Only to return later after closing.  Being a regular and all, the bartender testified that Mr. Essex knew that she was usually alone at closing time.  Instead, the bar’s owner’s son was helping out.  Mr. Essex now had a holster with a gun partway out of it.  The owner’s son went out to greet Mr. Essex.  When the bartender yelled to the owner’s son that Mr. Essex had a gun, the owner’s son grabbed Mr. Essex’s arms.  The bartender then grabbed the gun and took it inside the bar.

The state charged Mr. Essex with attempted second degree assault and with possessing a firearm in a public place while under the influence of alcohol.  (There were some other charges but the jury acquitted Mr. Essex of them.)  The jury convicted him of these two charges.  The trial court imposed an executed sentence of one year and a day, under the provision of Minn.Stat. 609.11, subd. 5(a).  This statute says that if a defendant possesses, uses or otherwise employs a firearm in committing a bunch of listed offenses (including attempted second degree assault) the presumptive sentence is commitment to prison.

The court makes fairly short work of the two evidence sufficiency claims.  Returning to the bar after hours, strapped with a firearm, along with all her other behavior, established both that Mr. Essex had the intent to commit second degree assault and that he took a “substantial step” toward committing that offense.  The possession of a firearm in a public place while under the influence of alcohol is a bit closer call when you know that Mr. Essex had a concussion.  The court rather glibly rejects the claim that the behaviors that Mr.

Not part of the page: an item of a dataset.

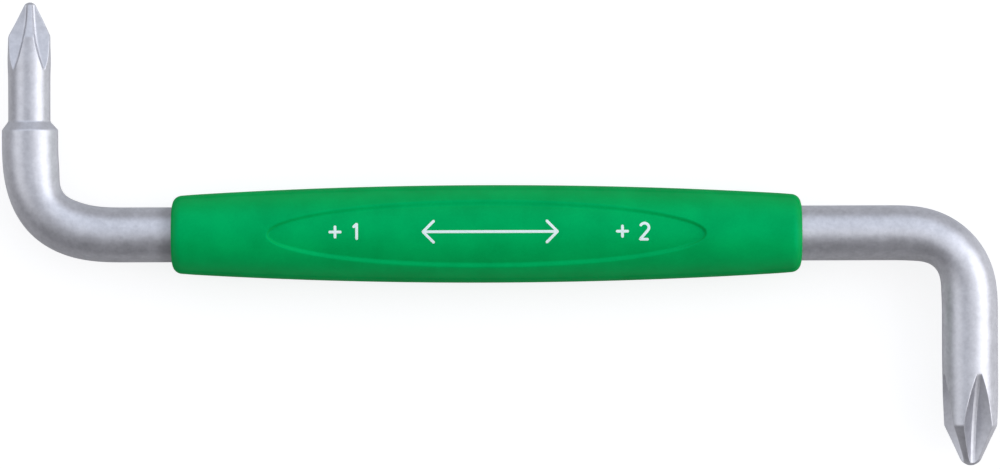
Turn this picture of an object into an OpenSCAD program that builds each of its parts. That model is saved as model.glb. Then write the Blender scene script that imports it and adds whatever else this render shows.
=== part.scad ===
// Offset screwdriver: a round steel bar bent into a Z, with a small cross tip on one arm,
// a large cross tip on the other, and a barrel-shaped plastic grip moulded over the middle.
// The tool lies flat: X runs along the bar, Y along the arms, Z out of the plane of the Z.
// The origin is on the bar's axis, halfway between the two arms.

/* [Bar] */
// Distance between the axes of the two arms
arm_span = 102.6; // [92:0.1:125]
// Diameter of the round bar
bar_d = 6; // [5:0.1:7]
// Distance from the bar's axis to the end of the small tip
small_reach = 25.4; // [23:0.1:32]
// Distance from the bar's axis to the end of the large tip
large_reach = 25.4; // [23:0.1:32]
// Radius of the bar's centreline in the bend to the small tip
small_bend_r = 7.9; // [5:0.1:9]
// Radius of the bar's centreline in the bend to the large tip
large_bend_r = 7.1; // [5:0.1:9]

/* [Small tip] */
// Diameter of the turned-down shank behind the small tip
small_shank_d = 4.6; // [4:0.1:4.8]
// Length of the turned-down shank, from its shoulder to the end of the tip
small_shank_l = 12.9; // [10:0.1:14]
// Length of the conical shoulder between the shank and the full bar
shoulder_l = 0.95; // [0.5:0.05:1.5]
// Radius of the shoulder's rounded edge, and of the fillet at its foot
shoulder_edge_r = 0.4; // [0.1:0.05:0.6]
// Diameter where the blunt point of the small tip meets its wings
small_point_d = 1.1; // [1:0.05:1.4]
// Thickness of each wing of the small tip
small_wing_t = 0.55; // [0.4:0.01:0.6]
// Width of the narrow root of each flute of the small tip
small_root_w = 0.3; // [0.2:0.01:0.5]
// Radius of the disc cutter that leaves the flutes of the small tip
small_cutter_r = 16; // [12:0.5:20]
// Turn of the small tip about its arm, from a flute that faces +Z
small_turn = 46.7; // [0:0.1:89]

/* [Large tip] */
// Diameter where the blunt point of the large tip meets its wings
large_point_d = 2.1; // [1.8:0.05:2.4]
// Thickness of each wing of the large tip
large_wing_t = 0.7; // [0.5:0.01:0.9]
// Width of the narrow root of each flute of the large tip
large_root_w = 0.8; // [0.6:0.01:1]
// Radius of the disc cutter that leaves the flutes of the large tip
large_cutter_r = 23.5; // [18:0.5:25]
// Turn of the large tip about its arm, from a flute that faces +Z
large_turn = 15.4; // [0:0.1:89]

/* [Cross tips] */
// Angle between the axis and the outer edges of the wings
wing_angle = 26.5; // [20:0.5:30]
// Angle between the end plane and the blunt point
point_angle = 28; // [20:1:35]
// Angle between the two walls of a flute
flute_angle = 92; // [91:0.5:100]
// Angle between the two shallow faces of a flute's root
root_angle = 140; // [130:1:160]
// Radius of the rounded crest where the wings' outer edges meet the shank
crest_r = 2; // [0.5:0.1:3]
// Radius of the rounded edge between the blunt point and the wings' outer edges
point_edge_r = 0.3; // [0.1:0.05:0.4]

/* [Grip] */
// Length of the grip, between the rims of its bore
grip_l = 68.7; // [56:0.1:76]
// Distance from the small arm's axis to the near end of the grip
grip_start = 15.5; // [12:0.1:18]
// Diameter of the grip at its middle
grip_mid_d = 10.6; // [9.5:0.1:14]
// Diameter of the grip at its ends, before the corners are rounded
grip_end_d = 8.4; // [8:0.1:9.4]
// Length of the plain cylinder across the middle of the barrel, on which the tool rolls and lies
middle_l = 12; // [6:0.5:16]
// Radius of the rounded corner at each end of the grip
grip_corner_r = 1.1; // [0.5:0.05:1.2]
// Fall of each domed end face of the grip, from the bore's rim to the side
grip_dome_h = 0.3; // [0.1:0.05:0.5]
// Gap between the moulded grip and the bar inside it
grip_fit = 0.02; // [0.01:0.01:0.05]

/* [Panel] */
// Length of the oval panel sunk into the front and the back of the grip
panel_l = 47.6; // [30:0.1:50]
// Width of the oval panel
panel_w = 7; // [5:0.1:7.5]
// Depth of the oval panel below the barrel
panel_depth = 0.32; // [0.1:0.02:0.5]

/* [Anchor flats] */
// Length of each flat pressed into the bar, inside the grip
flat_l = 8; // [5:0.5:12]
// Depth of each flat below the round of the bar
flat_depth = 0.45; // [0.3:0.05:0.6]
// Distance between the middles of the two pairs of flats
flat_pitch = 36; // [24:1:44]

/* [Hidden] */
$fn = 96;
// How far a cut runs past the face that it opens
overrun = 1;
// Steps along the grip's side, along each rounded corner and along each domed end
side_steps = 11;
corner_steps = 5;
dome_steps = 3;
// Flutes on a cross tip
flute_count = 4;
steel_colour = "#b9bac6";
grip_colour = "#009650";

bar_r = bar_d / 2;
small_x = -arm_span / 2;
large_x = arm_span / 2;
grip_x = small_x + grip_start + grip_l / 2;

// Both points where a circle of radius ra about a meets one of radius rb about b: side is 1 or -1
function circles_meet(a, ra, b, rb, side) =
    let (
        gap = norm(b - a),
        along = (gap * gap + ra * ra - rb * rb) / (2 * gap),
        across = sqrt(ra * ra - along * along),
        way = (b - a) / gap
    )
    a + way * along + side * across * [-way.y, way.x];

// Points of an arc about centre, from one angle to another
function arc(centre, r, from, to, steps) =
    [for (i = [0 : steps]) let (a = from + (to - from) * i / steps) centre + r * [cos(a), sin(a)]];

// The angle from the X direction to the line from a to b
function direction(a, b) = atan2(b.y - a.y, b.x - a.x);

// The corner at b, between a and c, rounded to radius r
function rounded(a, b, c, r) =
    let (
        u = (a - b) / norm(a - b),
        v = (c - b) / norm(c - b),
        half = acos(u * v) / 2,
        centre = b + (u + v) / norm(u + v) * r / sin(half),
        from = direction(centre, b + u * r / tan(half)),
        to = direction(centre, b + v * r / tan(half)),
        sweep = (to - from + 540) % 360 - 180
    )
    arc(centre, r, from, from + sweep, corner_steps);

// Half of the outline of one straight arm, from the end of its tip at y = 0 up to y = length
module arm_outline(point_r, shank_r, shank_l, length) {
    point_l = point_r * tan(point_angle);
    wing_l = (shank_r - point_r) / tan(wing_angle);
    shouldered = shank_r < bar_r;
    corners = concat(
        [[0, 0], [point_r, point_l], [shank_r, point_l + wing_l]],
        shouldered ? [[shank_r, shank_l], [bar_r, shank_l + shoulder_l]] : [],
        [[bar_r, length], [0, length]]
    );
    radii = concat(
        [0, point_edge_r, crest_r],
        shouldered ? [shoulder_edge_r, shoulder_edge_r] : [],
        [0, 0]
    );
    polygon([
        for (i = [0 : len(corners) - 1])
            each radii[i] == 0
                ? [corners[i]]
                : rounded(corners[i - 1], corners[i], corners[i + 1], radii[i])
    ]);
}

// Half section of a disc cutter whose V edge would be sharp at radius cutter_r,
// but for the two shallow faces that leave a root of width root_w
module cutter_section(cutter_r, root_w, depth) {
    wall_in = root_w / 2 / tan(flute_angle / 2);
    root_in = wall_in - root_w / 2 / tan(root_angle / 2);
    mouth = depth * tan(flute_angle / 2);
    polygon([
        [cutter_r - root_in, 0],
        [cutter_r - wall_in, root_w / 2],
        [cutter_r - depth, mouth],
        [cutter_r - depth, -mouth],
        [cutter_r - wall_in, -root_w / 2]
    ]);
}

// One straight arm with its cross tip: the end of the tip is at the origin, the arm runs up Z,
// and the first flute faces X before the turn
module cross_arm(point_d, shank_d, shank_l, length, wing_t, root_w, cutter_r, turn) {
    // Where the sharp edge of the V would be, so that two flutes leave a wing of wing_t
    edge_x = wing_t / 2 / sin(180 / flute_count);
    difference() {
        rotate_extrude()
            arm_outline(point_d / 2, shank_d / 2, shank_l, length);
        for (i = [0 : flute_count - 1])
            rotate(turn + i * 360 / flute_count)
                translate([edge_x + cutter_r, 0, 0])
                    rotate([90, 0, 0])
                        rotate_extrude()
                            cutter_section(cutter_r, root_w, shank_d / 2 + overrun);
    }
}

// A quarter turn of the bar about the origin, from X to Y
module bend(bend_r) {
    rotate_extrude(angle = 90)
        translate([bend_r, 0])
            circle(bar_r);
}

// The stretch of round bar from x = from to x = to, larger all round by gap
module round_bar(from, to, gap = 0) {
    translate([from, 0, 0])
        rotate([0, 90, 0])
            cylinder(r = bar_r + gap, h = to - from);
}

// The slots that make the anchor flats, in front of and behind the bar, and shrunk by gap
module anchor_slots(gap = 0) {
    for (place = [-1, 1], face = [-1, 1])
        translate([
            grip_x + place * flat_pitch / 2,
            0,
            face * (bar_r - flat_depth + gap + bar_r / 2)
        ])
            cube([flat_l - 2 * gap, 2 * bar_d, bar_r], center = true);
}

// The bent bar with both tips, all one piece of steel
module steel_bar() {
    color(steel_colour) {
        difference() {
            round_bar(small_x + small_bend_r, large_x - large_bend_r);
            anchor_slots();
        }
        translate([small_x + small_bend_r, small_bend_r, 0])
            rotate(180)
                bend(small_bend_r);
        translate([large_x - large_bend_r, -large_bend_r, 0])
            bend(large_bend_r);
        translate([small_x, small_reach, 0])
            rotate([90, 0, 0])
                cross_arm(small_point_d, small_shank_d, small_shank_l,
                    small_reach - small_bend_r, small_wing_t, small_root_w,
                    small_cutter_r, 90 - small_turn);
        translate([large_x, -large_reach, 0])
            rotate([-90, 0, 0])
                cross_arm(large_point_d, bar_d, 0,
                    large_reach - large_bend_r, large_wing_t, large_root_w,
                    large_cutter_r, large_turn - 90);
    }
}

// Half of the barrel's section, with the side along Y and every face set in by inset:
// a dome on each end, a round corner, and a long arc for each side of the plain middle
module barrel_section(inset = 0) {
    half_l = grip_l / 2;
    mid_r = grip_mid_d / 2;
    end_r = grip_end_d / 2;
    mid_edge = [mid_r, middle_l / 2];
    // Centre of the arc from the edge of the plain middle to the end of the side
    side_x = (mid_edge * mid_edge - end_r * end_r - half_l * half_l) / (2 * (mid_r - end_r));
    side_c = [side_x, 0];
    side_r = norm(mid_edge - side_c);
    // Height of the bore's rim above the centre of the dome, whose edge lies grip_dome_h lower
    rim_h = (end_r * end_r - bar_r * bar_r + grip_dome_h * grip_dome_h) / (2 * grip_dome_h);
    dome_r = norm([bar_r, rim_h]);
    dome_c = [0, half_l - rim_h];
    corner_c = circles_meet(dome_c, dome_r - grip_corner_r, side_c, side_r - grip_corner_r, -1);
    side_a = direction(side_c, corner_c);
    dome_a = direction(dome_c, corner_c);
    upper = concat(
        arc(side_c, side_r - inset, direction(side_c, mid_edge), side_a, side_steps),
        arc(corner_c, grip_corner_r - inset, side_a, dome_a, corner_steps),
        arc(dome_c, dome_r - inset, dome_a, 90, dome_steps)
    );
    polygon(concat(
        [for (i = [len(upper) - 1 : -1 : 0]) [upper[i].x, -upper[i].y]],
        upper
    ));
}

module barrel(inset = 0) {
    translate([grip_x, 0, 0])
        rotate([0, 90, 0])
            rotate_extrude()
                barrel_section(inset);
}

// The oval column that outlines the panel, from the middle of the grip out through one face
module panel_column() {
    translate([grip_x, 0, 0])
        scale([panel_l / 2, panel_w / 2, grip_mid_d / 2 + overrun])
            cylinder(r = 1, h = 1);
}

// The moulded grip, with its bore filled by the bar and its flats
module grip() {
    grip_from = grip_x - grip_l / 2;
    grip_to = grip_x + grip_l / 2;
    color(grip_colour)
        difference() {
            barrel();
            difference() {
                union() {
                    panel_column();
                    mirror([0, 0, 1])
                        panel_column();
                }
                barrel(panel_depth);
            }
            difference() {
                round_bar(grip_from - overrun, grip_to + overrun, grip_fit);
                anchor_slots(grip_fit);
            }
        }
}

steel_bar();
grip();
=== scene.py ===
import math

import bmesh
import bpy
import numpy as np
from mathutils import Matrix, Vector


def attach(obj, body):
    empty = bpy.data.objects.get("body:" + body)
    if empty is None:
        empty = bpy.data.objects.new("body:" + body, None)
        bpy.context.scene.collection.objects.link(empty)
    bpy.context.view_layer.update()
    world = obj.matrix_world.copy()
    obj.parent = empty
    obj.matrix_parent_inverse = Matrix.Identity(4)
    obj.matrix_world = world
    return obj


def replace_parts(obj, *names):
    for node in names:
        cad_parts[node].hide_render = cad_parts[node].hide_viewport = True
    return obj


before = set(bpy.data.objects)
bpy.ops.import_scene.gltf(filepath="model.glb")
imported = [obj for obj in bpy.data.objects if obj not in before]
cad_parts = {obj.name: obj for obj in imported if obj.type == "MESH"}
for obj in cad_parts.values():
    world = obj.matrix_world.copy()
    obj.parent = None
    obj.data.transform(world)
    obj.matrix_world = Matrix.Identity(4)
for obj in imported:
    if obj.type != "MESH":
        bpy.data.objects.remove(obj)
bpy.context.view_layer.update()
scene = bpy.context.scene
mm = 0.001
quarter = math.pi / 2
print("frame loaded")


def connect(tree, value, socket):
    if isinstance(value, Field):
        tree.links.new(value.socket, socket)
    elif isinstance(value, bpy.types.NodeSocket):
        tree.links.new(value, socket)
    else:
        socket.default_value = value


def addNode(tree, kind, inputs=None, **settings):
    # settings go on first, because they change which sockets a node has
    node = tree.nodes.new(kind)
    for name, value in settings.items():
        setattr(node, name, value)
    for name, value in (inputs or {}).items():
        connect(tree, value, node.inputs[name])
    return node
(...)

Essex exhibited – slurred speech, bloodshot and watery eyes, poor balance – could have been caused by the head injury rather than intoxication. 

On the sentencing issue, the court says that the trial court should have submitted a special interrogatory to the jury on the aggravating factor of possession, etc. of a firearm while committing attempted second degree assault.  This error, the court concludes, was harmless error.